Thomson Reuters Foundation

European cities are seeking greater recognition and support for their pioneering efforts to tackle climate change, both from national governments and the European Union, mayors leading the charge said on Wednesday.

Barcelona Mayor Ada Colau urged all political parties with candidates standing for the European Parliament next May to outline how they plan to help curb global warming.

“The elections should be an occasion for battling against climate change, and putting this important problem on the European agenda,” said Colau, speaking at a conference on smart cities in Barcelona.

The Catalan city adopted a climate plan this year, which the mayor said lays out a path to cut its planet-warming emissions 45 per cent by 2030 and to become carbon-neutral by 2050.

The plan also aims to protect vulnerable citizens from intensifying heatwaves, rain storms and drought.

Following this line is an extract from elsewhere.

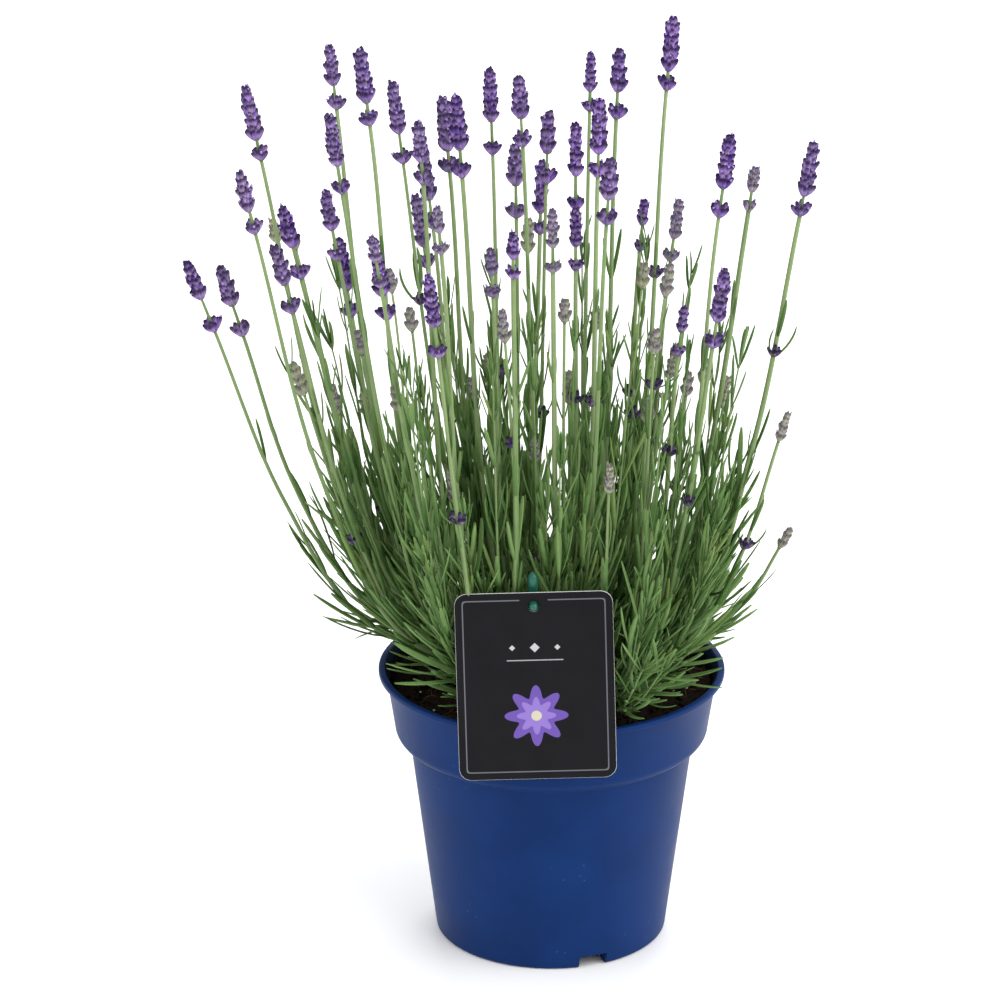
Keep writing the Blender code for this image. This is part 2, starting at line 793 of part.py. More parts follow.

December’s UN climate talks in Poland are an opportunity for European cities to “remind their nations and the European Commission that we have to be leaders against climate change”, Colau added.

Georgios Kaminis, mayor of Athens – which is also feeling the effects of rising heat – said the EU should provide direct funding to cities to help them act on climate change.

That can be discussed as cities and the European Commission work out how to implement a UN plan for sustainable development of urban areas, he added.

At national level, Colau called on the Spanish government to support cities by boosting investment in infrastructure for public transport and cutting subsidies for diesel immediately.

The Socialist-led government on Tuesday published a draft document for a law on climate change and energy transition that it hopes to present to parliament by the end of the year.

The document proposes setting a timetable to phase out subsidies for fossil fuels, in line with an overall goal of decarbonising the economy, as well as a ban on sales of petrol, diesel and hybrid cars from 2040.

Minister for Ecological Transition Teresa Ribera told the Thomson Reuters Foundation the government wanted to work with cities, as it would be impossible for them to achieve emissions reductions and build resilience to climate change impacts alone.

But putting together their own plans would enable them to identify where cooperation with different institutions is needed, she said on the sidelines of the Barcelona conference.

The Spanish government wants to assist, and is working on reforms to help finance flow to the municipal level, she added.

Mayors stressed the urgency for all levels of government to move faster in line with a recent report from the UN climate science panel on ways the world can keep warming to 1.5 degrees Celsius above pre-industrial times.

Milan Mayor Giuseppe Sala, who is also vice chair of the C40 network of cities acting on climate change, said 72 cities worldwide had pledged to develop plans by the end of 2020 to help meet the lower 1.5C warming goal in the Paris Agreement.

“We are strongly committed – the people of Milan strongly understand that if we go beyond 1.5C, it will be a disaster,” Sala said.

The Italian city is taking measures on a large scale to get people out of cars and onto public transport, such as building a fifth metro line connecting the airport to the city centre, and changing its fleet of buses to run on electricity.

Athens, meanwhile, is rolling out ways to protect residents from heatwaves such as an app to alert them, and directing elderly people in poorer neighbourhoods to green spaces and air-conditioned public buildings where they can cool down.

And Berlin’s governing mayor, Michael Muller, said the German city had been taking back control of energy, housing and transport in the city, after many operations were privatised in the 1990s, so that it can move them onto a cleaner path faster.

Colau noted that Barcelona is setting up its own power company to drive a shift towards 100 per cent renewable sources.

“If a city can do this, what can a state do if they put the political will to it? It is time to be brave,” she said.